Show that the points A(2,-1,3),B(1,-3,1) and C(0,1,2) are the vertices of an isosceles right angled triangle.

To show that the points A(2, -1, 3), B(1, -3, 1), and C(0, 1, 2) are the vertices of an isosceles right-angled triangle, we will follow these steps: ### Step 1: Calculate the lengths of the sides AB, BC, and AC using the distance formula.
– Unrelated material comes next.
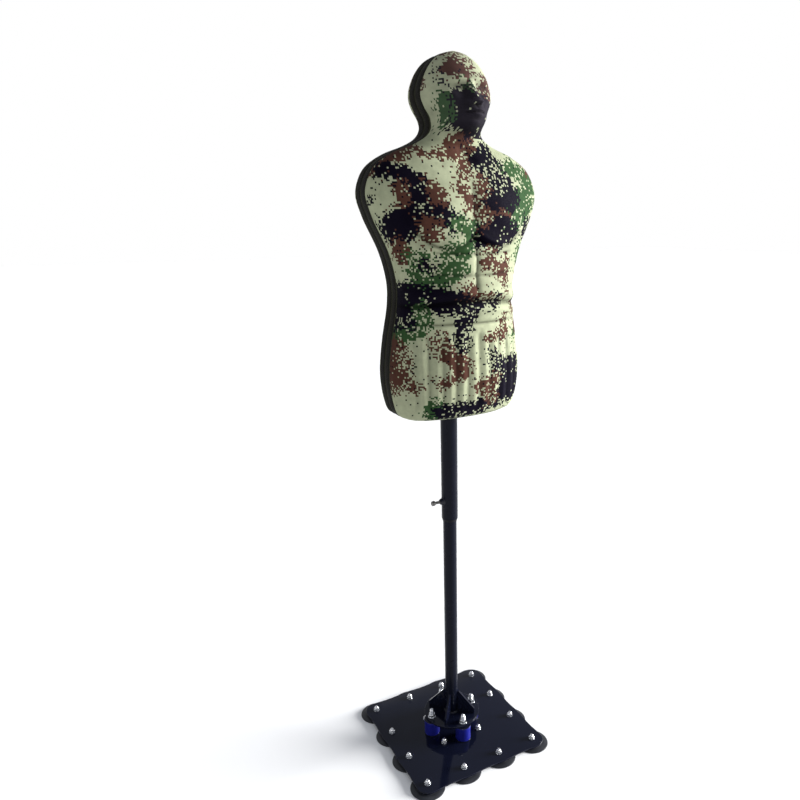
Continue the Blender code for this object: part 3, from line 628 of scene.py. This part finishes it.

The distance formula in three-dimensional space is given by: \[ d = \sqrt{(x_2 - x_1)^2 + (y_2 - y_1)^2 + (z_2 - z_1)^2} \] #### Length of AB: Let \( A(2, -1, 3) \) and \( B(1, -3, 1) \). \[ AB = \sqrt{(1 - 2)^2 + (-3 + 1)^2 + (1 - 3)^2} \] \[ = \sqrt{(-1)^2 + (-2)^2 + (-2)^2} \] \[ = \sqrt{1 + 4 + 4} = \sqrt{9} = 3 \] #### Length of BC: Let \( B(1, -3, 1) \) and \( C(0, 1, 2) \). \[ BC = \sqrt{(0 - 1)^2 + (1 + 3)^2 + (2 - 1)^2} \] \[ = \sqrt{(-1)^2 + (4)^2 + (1)^2} \] \[ = \sqrt{1 + 16 + 1} = \sqrt{18} = 3\sqrt{2} \] #### Length of AC: Let \( A(2, -1, 3) \) and \( C(0, 1, 2) \). \[ AC = \sqrt{(0 - 2)^2 + (1 + 1)^2 + (2 - 3)^2} \] \[ = \sqrt{(-2)^2 + (2)^2 + (-1)^2} \] \[ = \sqrt{4 + 4 + 1} = \sqrt{9} = 3 \] ### Step 2: Compare the lengths of the sides. We have: - \( AB = 3 \) - \( BC = 3\sqrt{2} \) - \( AC = 3 \) ### Step 3: Check for isosceles condition. Since \( AB = AC \), we have two sides equal, which satisfies the isosceles triangle condition. ### Step 4: Check for right angle using Pythagorean theorem. For a right-angled triangle, the square of the length of the hypotenuse (the longest side) should equal the sum of the squares of the other two sides. Here, the longest side is \( BC \): \[ BC^2 = (3\sqrt{2})^2 = 18 \] \[ AB^2 + AC^2 = 3^2 + 3^2 = 9 + 9 = 18 \] Since \( AB^2 + AC^2 = BC^2 \), it confirms that the triangle is right-angled at point A. ### Conclusion: The points A(2, -1, 3), B(1, -3, 1), and C(0, 1, 2) form an isosceles right-angled triangle. ---